When will the ADP Report be released, and how could it affect the USD Index?

The ADP Employment Change report for November will be released on Wednesday at 13:15 GMT. It’s expected to show that the US private sector added 150K new jobs during the month.

As markets await the report, the US Dollar Index (DXY) is looking to consolidate a very auspicious start to the week, bouncing off last week’s lows near 105.60 and briefly reclaiming the 106.70 region so far.

From a technical perspective, Pablo Piovano, Senior Analyst at FXStreet, says: “The US Dollar Index (DXY) continues its steady climb, with the next major target being the recent cycle high just above the 108.00 level on November 22. Beyond that, it aims for the November 2022 top of 113.14 (November 3)”.

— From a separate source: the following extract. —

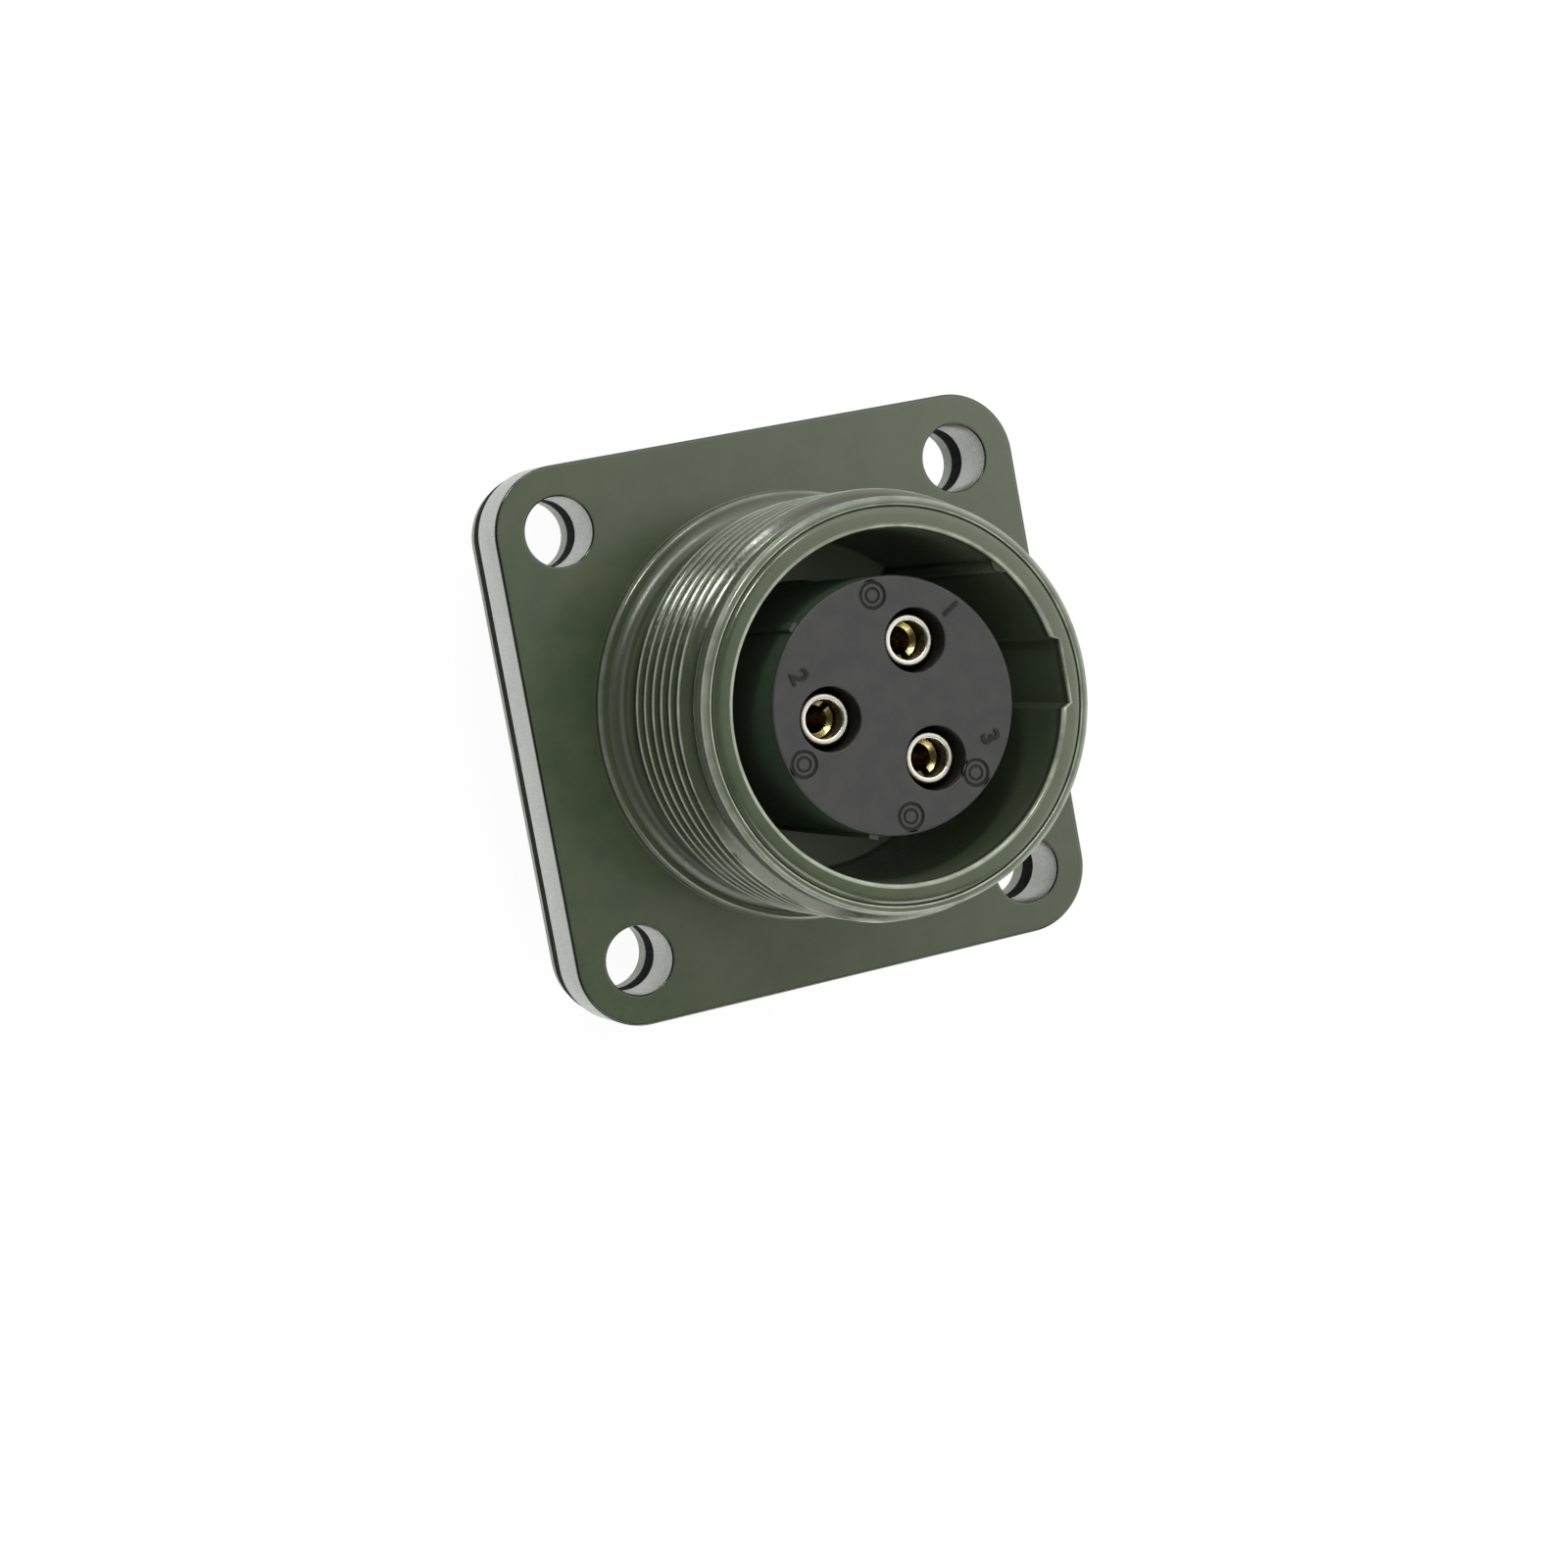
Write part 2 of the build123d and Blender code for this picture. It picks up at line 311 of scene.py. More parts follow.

“On the downside, any pullback would first encounter support at the weekly low of 105.61 (November 29), seconded by the critical 200-day SMA, currently at 104.04, and the November low of 103.37 (November 5). Further declines could test the 55-day and 100-day SMAs at 103.95 and 103.29, respectively. A deeper retreat might even bring the index closer to its 2024 bottom of 100.15, recorded on September 27”, Pablo adds.

Finally, Pablo concludes: “The Relative Strength Index (RSI) on the weekly chart hovers around the 58 region and points upwards. At the same time, the Average Directional Index (ADX) has lost some momentum, receding below 44 but still indicative of a solid uptrend”.

Employment FAQs

Labor market conditions are a key element to assess the health of an economy and thus a key driver for currency valuation. High employment, or low unemployment, has positive implications for consumer spending and thus economic growth, boosting the value of the local currency. Moreover, a very tight labor market – a situation in which there is a shortage of workers to fill open positions – can also have implications on inflation levels and thus monetary policy as low labor supply and high demand leads to higher wages.

The pace at which salaries are growing in an economy is key for policymakers. High wage growth means that households have more money to spend, usually leading to price increases in consumer goods. In contrast to more volatile sources of inflation such as energy prices, wage growth is seen as a key component of underlying and persisting inflation as salary increases are unlikely to be undone. Central banks around the world pay close attention to wage growth data when deciding on monetary policy.

The weight that each central bank assigns to labor market conditions depends on its objectives. Some central banks explicitly have mandates related to the labor market beyond controlling inflation levels. The US Federal Reserve (Fed), for example, has the dual mandate of promoting maximum employment and stable prices. Meanwhile, the European Central Bank’s (ECB) sole mandate is to keep inflation under control. Still, and despite whatever mandates they have, labor market conditions are an important factor for policymakers given its significance as a gauge of the health of the economy and their direct relationship to inflation.

Economic Indicator

ADP Employment Change

The ADP Employment Change is a gauge of employment in the private sector released by the largest payroll processor in the US, Automatic Data Processing Inc. It measures the change in the number of people privately employed in the US. Generally speaking, a rise in the indicator has positive implications for consumer spending and is stimulative of economic growth. So a high reading is traditionally seen as bullish for the US Dollar (USD), while a low reading is seen as bearish.

Read more.

Next release: Wed Dec 04, 2024 13:15

Frequency: Monthly

Consensus: 150K

Previous: 233K

Source: ADP Research Institute

Traders often consider employment figures from ADP, America’s largest payrolls provider, report as the harbinger of the Bureau of Labor Statistics release on Nonfarm Payrolls (usually published two days later), because of the correlation between the two. The overlaying of both series is quite high, but on individual months, the discrepancy can be substantial. Another reason FX traders follow this report is the same as with the NFP – a persistent vigorous growth in employment figures increases inflationary pressures, and with it, the likelihood that the Fed will raise interest rates. Actual figures beating consensus tend to be USD bullish.